Eisler shuffles the drawings on paper from the British Museum book and those on vellum from the book in the Louvre and regroups the pages into a type of iconographic handbook, that is, so that they can be seen according to their subject matter. Not all scholars will agree with Eisler's variety of suggestions as to how these drawings were to be used. The consensus now is that the drawings are finished works of art, which represent Jacopo Bellini's thoughts and experiments.

The drawings are endlessly engaging in themselves. In the Louvre book, we discover shepherds shyly gazing from behind the wattle fence toward the Holy Family. Mary has not yet noticed their quiet arrival. Yet their presence seems so natural, for only one other traveler on the windy road at daybreak looks with interest toward the stable. This is one of the many pages in the vellum book that were ``originally made by Jacopo Bellini in leadpoint and later drawn over with pen and ink by himself and assistants, notably his sons,'' according to Albert Elen, whose technical analysis of the books appears in the appendix.

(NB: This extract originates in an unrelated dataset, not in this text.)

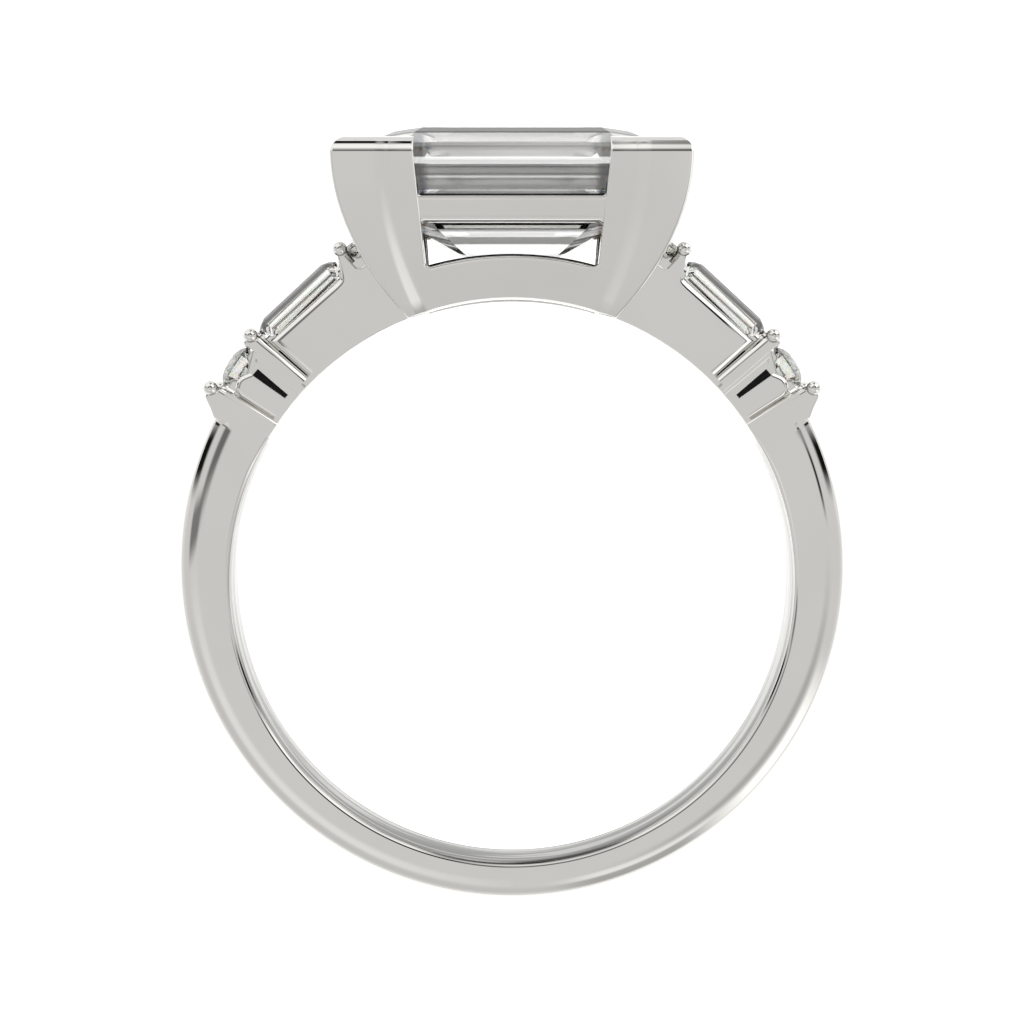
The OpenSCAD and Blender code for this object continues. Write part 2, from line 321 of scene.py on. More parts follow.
class Tree:
    """A node tree under way, with short ways to add and join nodes."""

    def __init__(self, tree: bpy.types.NodeTree) -> None:
        """Takes an empty tree."""
        self.tree = tree

    def add(self, kind: str, **values: object) -> bpy.types.Node:
        """Adds a node.

        Args:
            kind: the node's type.
            values: settings of the node itself.

        Returns:
            The new node.
        """
        node = self.tree.nodes.new(kind)
        for name, value in values.items():
            setattr(node, name, value)
        return node

    def set(self, node: bpy.types.Node, socket: int | str, value: object) -> None:
        """Joins a socket to an output, or gives it a plain value.

        Args:
            node: the node that the socket is on.
            socket: its number or name.
            value: an output, or the value.
        """
        if isinstance(value, Socket):
            self.tree.links.new(value, node.inputs[socket])
        else:
            node.inputs[socket].default_value = value

    def math(self, operation: str, *values: object) -> Socket:
        """Adds a math node.

        Args:
            operation: what it does.
            values: sockets or numbers that it works on.

        Returns:
            Its result.
        """
        node = self.add("ShaderNodeMath", operation=operation)
        for i, value in enumerate(values):
            self.set(node, i, value)
        return node.outputs[0]

    def ease(self, value: object, low: float, high: float) -> Socket:
        """Adds a smooth step from nought to one.

        Args:
            value: what is measured.
            low: where the step is at nought.
            high: where it is at one, which may lie below low.

        Returns:
            The step's height at the value.
        """
        node = self.add("ShaderNodeMapRange", interpolation_type="SMOOTHSTEP")
        self.set(node, "Value", value)
        if low < high:
            ends = (low, high, 0.0, 1.0)
        else:
            ends = (high, low, 1.0, 0.0)
        for name, end in zip(("From Min", "From Max", "To Min", "To Max"), ends):
            self.set(node, name, end)
        return node.outputs[0]

    def between(self, value: object, low: float, high: float, soft: float) -> Socket:
        """Marks a range with soft ends.

        Args:
            value: what is measured.
            low: where the range starts.
            high: where it ends.
            soft: half width of its ends.

        Returns:
            One inside the range and nought outside.
        """
        rise = self.ease(value, low - soft, low + soft)
        fall = self.ease(value, high + soft, high - soft)
        return self.math("MULTIPLY", rise, fall)

    def mix(self, share: object, first: object, second: object) -> Socket:
        """Adds a mix of two numbers.

        Args:
            share: how much of the second is in it.
            first: a number.
            second: another.

        Returns:
            The number between them.
        """
        node = self.add("ShaderNodeMix", data_type="FLOAT")
        self.set(node, 0, share)
        self.set(node, 2, first)
        self.set(node, 3, second)
        return node.outputs[0]

    def colour(self, share: object, first: object, second: object, blend: Blend = Blend.MIX) -> Socket:
        """Adds a mix of two colours.

        Args:
            share: how much of the second is in it.
            first: a colour.
            second: another, or a grey as one number.
            blend: how the second goes over the first.

        Returns:
            The colour.
        """
        node = self.add("ShaderNodeMix", data_type="RGBA", blend_type=blend.name)
        self.set(node, 0, share)
        self.set(node, 6, first)
        self.set(node, 7, second)
        return node.outputs[2]

    def parts(self, vector: object) -> tuple[Socket, ...]:
        """Splits a vector.

        Args:
            vector: the vector.

        Returns:
            Its three numbers.
        """
        node = self.add("ShaderNodeSeparateXYZ")
        self.set(node, 0, vector)
        return tuple(node.outputs)

    def joined(self, *numbers: object) -> Socket:
        """Makes a vector.

        Args:
            numbers: its three numbers.

        Returns:
            The vector.
        """
        node = self.add("ShaderNodeCombineXYZ")
        for i, number in enumerate(numbers):
            self.set(node, i, number)
        return node.outputs[0]

    def length(self, x: object, y: object) -> Socket:
        """The length of the line with these two legs."""
        squares = [self.math("MULTIPLY", leg, leg) for leg in (x, y)]
        return self.math("SQRT", self.math("ADD", *squares))

    def object_place(self) -> Socket:
        """The place of a point on its object."""
        return self.add("ShaderNodeTexCoord").outputs["Object"]

    def noise(self, place: Socket, scale: float, detail: float = 2.0) -> Socket:
        """Adds a noise.

        Args:
            place: where it is read.
            scale: how fast it changes, per unit of place.
            detail: how much finer noise is laid over it.

        Returns:
            Its value, between nought and one.
        """
        node = self.add("ShaderNodeTexNoise")
        self.set(node, "Vector", place)
        self.set(node, "Scale", scale)
        self.set(node, "Detail", detail)
        return node.outputs[0]

    def ramp(self, value: object, stops: list[tuple[float, tuple[float, float, float]]]) -> Socket:
        """Adds a colour ramp.

        Args:
            value: what is measured, between nought and one.
            stops: places on the ramp and the colours there.

        Returns:
            The colour at the value.
        """
        node = self.add("ShaderNodeValToRGB")
        self.set(node, 0, value)
        band = node.color_ramp
        while len(band.elements) < len(stops):
            band.elements.new(0.5)
        for element, (place, colour) in zip(band.elements, stops):
            element.position = place
            element.color = (*colour, 1.0)
        return node.outputs[0]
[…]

Infrared photography has brought out traces that otherwise are almost invisible in the leadpoint drawings on heavy white paper in the British Museum book. We can even see the woods in front of which a serene and thoughtful Mary travels on a donkey with the baby Jesus, Joseph, and their servants as they make their way toward Egypt.

Other pages are filled with elaborations on the architecture of the doge's palace and other parts of the city. In one characteristic courtyard, a faintly visible stonemason sits on the ground before a flight of standard 15th-century exterior stairs, to work with hammer and chisel on a figural statue. Jacopo Bellini's ruled guidelines for the architecture remind us that the drawing is not a snapshot view but a constructed work of art.